The Bank of England’s Financial Stability Committee concluded UK banks’ exposure to highly indebted euro-area economies remained significant even if direct exposure to Greece was small. It is not without cause, therefore, that George Osborne told MPs earlier this week that ‘Britain’s best interests would be served by an agreement between the Greek government and the eurozone’.
UK banks have reduced their exposure to the eurozone and its periphery since the global financial crisis began (Figure 1). But UK banks remain almost as exposed to eurozone countries as to the United States.
Eurozone periphery countries, meanwhile, accounted for around 6% of British banks’ international claims in December 2014, or around $222bn. British banks’ exposure to Greece may only be around $12bn but some banks are more vulnerable than others.
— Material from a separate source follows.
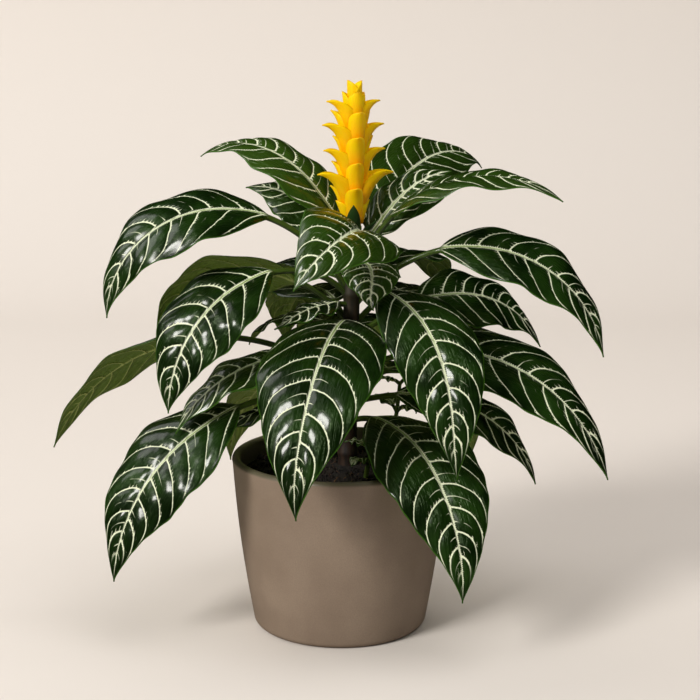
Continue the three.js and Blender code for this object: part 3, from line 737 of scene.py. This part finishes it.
pair, triple = 0, 1
bractForms = {
    "Young": (dict(length=17, rise=78, fall=66, bend=1.5, inset=6.6, radius=4.8, hollow=0.3, blunt=4),
              0, 0, pair),
    "Upright": (dict(length=26, rise=83, fall=42, bend=2.6, inset=8, radius=6.2, hollow=0.4, blunt=3.4),
                1, 7, triple),
    "Spread": (dict(length=33.5, rise=73, fall=2, bend=2.2, inset=7.2, radius=7, hollow=0.5), 2, 2, pair),
    "Curled": (dict(length=30.5, rise=77, fall=6, bend=2.3, inset=7.2, radius=6.8, hollow=0.5), 4, 6, pair),
    "Half open": (dict(length=28, rise=80, fall=8, bend=2.3, inset=6.8, radius=6.2, hollow=0.4), 8, 8, pair),
    "Bud": (dict(length=20.5, rise=88, fall=78, bend=2, inset=7, radius=5.8, hollow=0.1, blunt=4.5),
            9, 9, triple),
    "Tip": (dict(length=19.6, rise=90, fall=86, bend=2, inset=5, radius=5.4, hollow=0, blunt=5),
            10, 10, pair),
}


def bractMaterial():
    material, tree, finish = newMaterial("yellowBract")
    along, aside = attribute(tree, "run")[:2]
    drift = smoothly(tree, noise(tree, objectPlace(tree), spike["driftScale"], 2), 0.35, 0.7)
    # painted shade: each bract turns a deeper orange towards its foot, down in the crevices between the
    # bracts
    shade = blended(tree, smoothly(tree, along, 0.0, 0.75, 1.0, 0.0), spike["upper"], spike["lower"])
    shade = blended(tree, times(tree, drift, 0.25), shade, spike["drift"])
    shade = blended(tree, times(tree, smoothly(tree, along, 0.93, 1.0), 0.4), shade, spike["tip"])
    wire(tree, finish["Base Color"], shade)
    evenly(finish, spike["even"])
    streaks = noise(tree, merged(tree, times(tree, aside, 9.0), along, 0.0), 3.0, 3)
    wire(tree, finish["Normal"], bumped(tree, streaks, spike["relief"], 0.35))
    return material


def spikeCentre(z):
    foot = stemCentre(stem["top"][2])
    t = (z - foot[2]) / (spike["foot"] + spike["length"] - foot[2])
    return np.array([foot[0] + spike["lean"] * t, foot[1], z])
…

Bernstein Research estimated that HSBC’s exposure to Greece in 2013 to have been in the region $7bn. Although the bank appears to have cut back on its dealings with Greece since, it is being closely watched as risks of Grexit mount.
Figure 1: British banks’ exposure to other countries (as % of total international exposure).
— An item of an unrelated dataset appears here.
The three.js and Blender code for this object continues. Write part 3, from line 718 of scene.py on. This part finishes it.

Note: Consolidated foreign claims of reporting banks – ultimate risk basis
Source: Bank for International Settlements
An additional economic cost to the UK of Grexit concerns the fiscal consequences of Greece’s leaving the eurozone but remaining in the EU.
Under Article 143 of the Treaty on the Functioning of European Union, member states facing balance of payments problems can be offered ‘mutual assistance’. This article was invoked to provide support to Hungary, Latvia and Romania following the global financial crisis but cannot be extended to eurozone members.
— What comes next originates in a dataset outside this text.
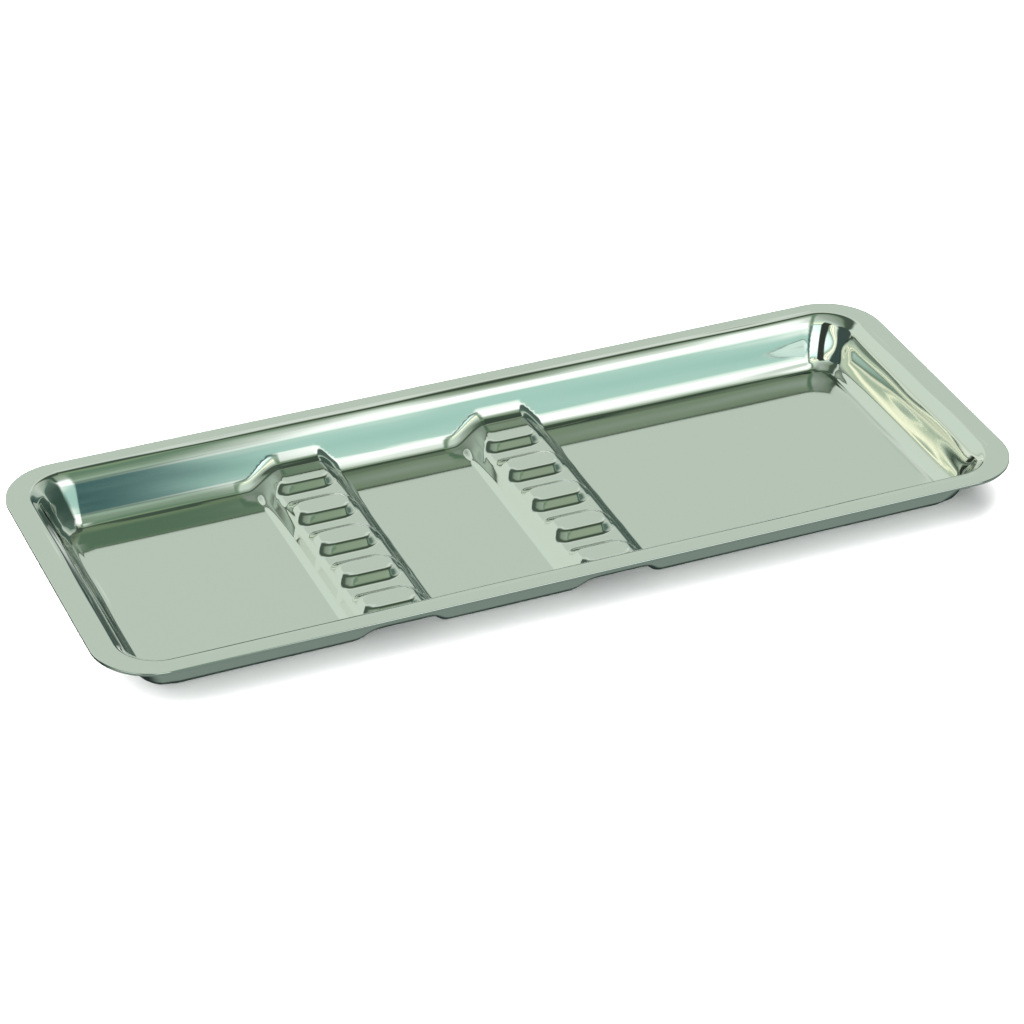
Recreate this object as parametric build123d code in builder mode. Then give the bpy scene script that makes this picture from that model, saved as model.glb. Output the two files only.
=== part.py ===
"""Instrument tray pressed from one stainless sheet, with two notched rests across its floor.

Millimetres, +X along the length, +Z up, origin on the ground under the middle of the tray.
The upper skin and the lower skin of the sheet come from the same functions: drop is how far
below the upper skin a skin lies, which is 0 or the sheet's thickness.
"""

import os
from math import cos, radians, tan

from build123d import *

# Overall size and sheet
tray_length = 220.0
tray_width = 87.0
tray_height = 12.1
sheet = 0.7
flange_corner = 14.0

# Wall: the upper skin's sharp outlines at the mouth and at the floor, and the bends
mouth_side_inset = 5.95
mouth_end_inset = 6.9
mouth_corner = 8.5
wall_angle = 67.8
wall_run = (tray_height - sheet) / tan(radians(wall_angle))
floor_side_inset = mouth_side_inset + wall_run
floor_end_inset = mouth_end_inset + wall_run
floor_corner = 6.0
rim_bend = 4.0
floor_bend = 4.2

# Rests: the middle of each upper ridge along X, and of its middle notch along Y
rest_places = [(-40.5, -5.1), (10.8, -6.4)]
rest_foot = 20.3
rest_height = 4.1
rest_flank_angle = 47.0
rest_root = 1.0
rest_edge_bend = 2.0

# Notches across each rest, wide at the top. In front of the last one the rest stays low
notch_count = 5
notch_pitch = 13.45
notch_depth = 1.4
notch_mouth = 7.8
notch_wall_angle = 30.0
notch_floor_bend = 2.0

touch = 0.01


def bend_shift(angle, drop):
    """Sideways distance between the two skins' corners where a level face turns by an angle."""
    return drop * tan(radians(angle / 2))


def spans(edge):
    """An edge's lowest and highest corners, and its lengths along X and Y."""
    box = edge.bounding_box()
    return box.min, box.max, box.size.X, box.size.Y


def wall_solid(drop):
    """The solid that fills the tapered wall from the floor to the mouth."""
    grow = bend_shift(wall_angle, drop)
    with BuildPart() as wall:
        with BuildSketch(Plane.XY.offset(sheet - drop)):
            RectangleRounded(
                tray_length - 2 * floor_end_inset + 2 * grow,
                tray_width - 2 * floor_side_inset + 2 * grow,
                floor_corner + grow,
            )
        with BuildSketch(Plane.XY.offset(tray_height - drop)):
            RectangleRounded(
                tray_length - 2 * mouth_end_inset + 2 * grow,
                tray_width - 2 * mouth_side_inset + 2 * grow,
                mouth_corner + grow,
            )
        loft(ruled=True)
    return wall.part


def rest_solid(centre, notch_middle, drop):
    """One rest: a ridge with five notches, which runs through both walls and below the floor."""
    floor = sheet - drop
    top = floor + rest_height
    foot = rest_foot - 2 * bend_shift(rest_flank_angle, drop)
    root_spread = 2 * rest_root / tan(radians(rest_flank_angle))
    last_notch = notch_middle - notch_pitch * (notch_count - 1) / 2
    with BuildPart() as rest:
        with BuildSketch(Plane.XZ.offset(-tray_width / 2)):
            with Locations((centre, floor - rest_root)):
                Trapezoid(
                    foot + root_spread,
                    rest_root + rest_height,
                    rest_flank_angle,
                    align=(Align.CENTER, Align.MIN),
                )
        extrude(amount=tray_width)
        with BuildSketch(Plane.YZ.offset(centre - rest_foot)) as notches:
            with Locations((notch_middle, top)):
                with GridLocations(notch_pitch, 1, notch_count, 1):
                    Trapezoid(
                        notch_mouth + 2 * bend_shift(notch_wall_angle, drop),
                        notch_depth,
                        notch_wall_angle,
                        rotation=180,
                        align=(Align.CENTER, Align.MIN),
                    )
            with Locations((last_notch, top)):
                Rectangle(tray_width, notch_depth, align=(Align.MAX, Align.MAX))
            notch_floors = notches.vertices().group_by(Axis.Y)[0].sort_by(Axis.X)[1:]
            fillet(notch_floors, notch_floor_bend + drop)
        extrude(amount=2 * rest_foot, mode=Mode.SUBTRACT)
        outer_edges = rest.edges().filter_by(lambda edge: is_rest_edge(edge, top))
        fillet(outer_edges, rest_edge_bend - drop)
    return rest.part


def is_rest_edge(edge, top):
    """Whether an edge is a sharp outer one: across a notch's mouth or along the top of a flank."""
    low, high, along_x, along_y = spans(edge)
    on_end = along_y < touch and abs(low.Y) > tray_width / 2 - touch
    if low.Z < top - notch_depth - touch or on_end:
        return False
    if along_x > rest_foot / 4:
        return low.Z > top - touch
    return True


def is_bottom_edge(edge, floor, half_width):
    """Whether an edge runs where the floor or a rest meets a wall, or where the floor meets a rest."""
    low, high, _, _ = spans(edge)
    on_floor = high.Z < floor + touch
    on_wall = low.Y * high.Y > 0 and min(abs(low.Y), abs(high.Y)) > half_width - touch
    return on_floor or (on_wall and high.Z < floor + rest_height + 2 * touch)


def skin_solid(drop):
    """The solid above one skin of the sheet: the wall's inside less the rests, with round bends."""
    floor = sheet - drop
    half_width = tray_width / 2 - floor_side_inset + bend_shift(wall_angle, drop)
    wall = wall_solid(drop)
    rests = [rest_solid(centre, notch_middle, drop) for centre, notch_middle in rest_places]
    with BuildPart() as skin:
        add(wall)
        add(rests, mode=Mode.SUBTRACT)
        bottom_edges = skin.edges().filter_by(lambda edge: is_bottom_edge(edge, floor, half_width))
        fillet(bottom_edges, floor_bend + drop)
    return skin.part


def inset_of(edge):
    """How far an edge's middle lies in from the nearest side of the flange."""
    middle = edge @ 0.5
    return min(tray_length / 2 - abs(middle.X), tray_width / 2 - abs(middle.Y))


def mouth_edges(part, level):
    """The closed line where the wall meets one side of the flange."""
    corner_inset = flange_corner * (1 - cos(radians(45)))
    edges = part.edges().filter_by_position(Axis.Z, level - touch, level + touch)
    return [edge for edge in edges if inset_of(edge) > corner_inset + touch]


inside = skin_solid(0)
outside = skin_solid(sheet)

with BuildPart() as tray_pan:
    with BuildSketch(Plane.XY.offset(tray_height - sheet)):
        RectangleRounded(tray_length, tray_width, flange_corner)
    extrude(amount=sheet)
    add(outside)
    fillet(mouth_edges(tray_pan, tray_height - sheet), rim_bend - sheet)
    add(inside, mode=Mode.SUBTRACT)
    fillet(mouth_edges(tray_pan, tray_height), rim_bend)

tray_pan.part.label = "tray_pan"
os.makedirs("parts", exist_ok=True)
export_step(tray_pan.part, "parts/tray_pan.step")
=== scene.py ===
"""The looks of a polished steel instrument tray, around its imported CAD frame. Metres."""

import math

import bpy
import numpy as np
from mathutils import Matrix, Vector


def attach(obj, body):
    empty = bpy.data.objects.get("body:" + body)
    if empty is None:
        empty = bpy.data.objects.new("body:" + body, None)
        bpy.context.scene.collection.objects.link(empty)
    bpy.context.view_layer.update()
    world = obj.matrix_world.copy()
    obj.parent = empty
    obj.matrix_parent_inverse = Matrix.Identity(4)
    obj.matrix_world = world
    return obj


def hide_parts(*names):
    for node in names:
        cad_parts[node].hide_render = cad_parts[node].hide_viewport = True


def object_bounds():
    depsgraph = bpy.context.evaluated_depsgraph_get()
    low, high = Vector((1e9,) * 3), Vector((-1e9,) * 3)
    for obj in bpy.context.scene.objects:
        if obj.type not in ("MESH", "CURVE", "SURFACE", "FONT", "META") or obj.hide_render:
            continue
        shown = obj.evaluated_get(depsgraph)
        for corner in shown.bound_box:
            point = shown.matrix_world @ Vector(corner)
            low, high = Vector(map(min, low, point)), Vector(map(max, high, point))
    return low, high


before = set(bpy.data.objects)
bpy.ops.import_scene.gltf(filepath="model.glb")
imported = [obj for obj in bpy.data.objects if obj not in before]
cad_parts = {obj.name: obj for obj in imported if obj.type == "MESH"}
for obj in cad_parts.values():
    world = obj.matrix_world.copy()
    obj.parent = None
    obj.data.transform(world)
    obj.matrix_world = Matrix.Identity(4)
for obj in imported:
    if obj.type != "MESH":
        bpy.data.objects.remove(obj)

cad_low, cad_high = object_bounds()
LENGTH = cad_high.x - cad_low.x
WIDTH = cad_high.y - cad_low.y
HEIGHT = cad_high.z - cad_low.z
MM = 0.001

# Sheet, flange and wall, as in the CAD: sharp outlines at the mouth and at the floor, and their bends
SHEET = 0.7 * MM
CUT_ROUND = 0.18 * MM
FLANGE_CORNER = 14.0 * MM
MOUTH_INSET = np.array((6.75, 5.95)) * MM
MOUTH_CORNER = 8.5 * MM
FLOOR_INSET = np.array((11.75, 10.6)) * MM
FLOOR_CORNER = 6.0 * MM
RIM_BEND = 4.0 * MM
FLOOR_BEND = 4.2 * MM

# Rests: where each one's middle and its middle notch lie, its flanks, and the humps between its notches
REST_PLACES = ((-40.5 * MM, -5.1 * MM), (10.8 * MM, -6.4 * MM))
REST_REACH = 12.0 * MM
REST_LEVEL_HALF = 4.6 * MM
REST_HALF = 10.15 * MM
REST_TOP = 4.1 * MM
REST_SLOPE = math.tan(math.radians(47))
REST_FOOT_BEND = 2.6 * MM
REST_EDGE_BEND = 2.0 * MM
NOTCH_PITCH = 13.45 * MM
NOTCH_LEVEL = 2.7 * MM
NOTCH_FLOOR_HALF = 1.5 * MM
NOTCH_SLOPE = math.tan(math.radians(31))
NOTCH_FLOOR_BEND = 2.3 * MM
HUMP_COUNT = 5
HUMP_CORNER = 2.6 * MM
HUMP_CORNER_SPREAD = 1.6
HUMP_EDGE_BEND = 2.1 * MM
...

Greece was eventually offered loans by EU member states outside the scope of the Treaty. The UK did not contribute to such support but, as HM Treasury recently confirmed, it could be asked to contribute to balance of payments support for Greece, should it leave the eurozone.
It is difficult to see how Grexit would strengthen the UK government’s hand in negotiations with EU partners. One school of thought suggests the UK would benefit from being part of a ‘grand bargain’ over Britain’s place in Europe and reforms designed to keep the eurozone together with or without Greece. The rationale is the UK would find it easier to extract concessions by wielding a veto over eurozone reforms but this argument is problematic.
A ‘grand bargain’ would be more difficult to ratify. An EU treaty designed to codify concessions to the UK would still need to be ratified by all EU member states but the passage of a treaty encompassing changes to eurozone governance would be more complicated still.
Major reforms to the eurozone would probably require a referendum in at least one member state, Ireland, and perhaps others, with the result that British voters would go to the polls alongside other Europeans. The EU’s track record of passing referendums is poor, thus raising the possibility that voters in the UK could agree on a new settlement with the EU only to see it rejected by other member states.
Arguments in favour of a grand bargain are also premised on a problematic conception of bargaining within the EU. Concessions are common in the EU’s consensus-seeking approach to international diplomacy and EU partners have generally been willing to cut a deal with the UK in treaty negotiations: John Major’s opt-out from the eurozone at Maastricht and Gordon Brown’s opt-outs on justice and home affairs at Lisbon are cases in point. The idea the UK can only secure concessions over its own place in the EU when eurozone members are over a barrel is misguided.
The surest reason to expect EU partners to offer concessions to the UK is Brexit – British exit from the EU – would be costly for all concerned.
A recent study by the Bertelsmann Foundation suggests the ‘static’ loss in real GDP per head from UK exit from the EU could be as much as 2.98% for the UK and as high as 0.36% for the rest of the EU.
Such costs would be unevenly distributed across EU member states with Ireland losing more than the UK from Brexit under some scenarios.
Dynamic losses, which take account of effects such as declining productivity and investment, would be higher still, with Brexit costing the UK as much as 14% of its GDP per head by 2030 and Germany as much as 2%, according to the same study.
In short, it is difficult to see how Grexit serves the British national interest. Greece’s exit from the eurozone would be economically costly for the UK, especially if this event reignited sovereign debt difficulties in other member states and set in motion the break-up of the eurozone.
Politically, the UK has little to gain and much to lose from linking David Cameron’s search for a new settlement with ongoing reforms to eurozone governance.
The UK has chosen to remain outside the eurozone but its interests are closely aligned with those countries that share the single currency. As such, British people should hold their breath as Greeks go to the polls on Sunday and be careful what they wish for.
The views expressed in this analysis post are those of the authors and not necessarily those of the UK in a Changing Europe initiative.